The alpha of the water is also calculated with a kinda weird way. First, I lerp from 0.5 (the sand wetness alpha, consider it another “magic number”) to the alpha value of “_ShoreColor” using “sandWetness” as the lerping factor. The result is then blended with 1.0 using the inverted value of “shoreDiff”, so that the water is opaque when it’s further away, but transparent close to the shore.

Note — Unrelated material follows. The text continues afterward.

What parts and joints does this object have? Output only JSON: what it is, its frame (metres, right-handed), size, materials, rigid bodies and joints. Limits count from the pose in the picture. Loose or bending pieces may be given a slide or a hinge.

The whole thing is then multiplied by the transparency intersection value so that it fades more when closer to the shore (or other objects 👀).
Assets
Here’s the assets and values that I mostly used for my water:
Noise textures
Displacement
Foam
Gradient map
Forgot to mention that probably the best way to create gradient map textures for this shader is using a tool like the gradient map tool I showed in a previous tutorial, especially since it allows previewing in real time.
Material settings
Here’s the material setup I use:
Unity package
I made a reaaaaaaaally quick scene to demonstrate how I’ve set up my water and you can use it as a playground to familiarize yourselves with the properties and whatnot:
Google drive link for the zipped unity package
In the package you’ll also find another shader that adds caustics based on world-space height. Consider it a freebie, even though I neglected to cover it in this post. I still hope it can be useful. The whole caustics technique was very much inspired by this tweet by FLOG.
Conclusion
There’s a lot of decisions to take when making a shader like this, and a bunch of different approaches. This one worked for what I wanted, but it might not work for what you want. Nevertheless, it’s a fun thing to experiment with, and there are some nice takeaways, like the normal recalculation and all the depth stuff.
Just to show you how many times you can fiddle and experiment with a shader like that, every time I was changing something in the shader *while* writing this post, I increased the counter above. That’s 12 times.
I hope you’ll have fun with this shader as much as I did, and that you’ll make some pretty neat stuff with it, which I’d love to see!
For now, I’ll see you in the next one!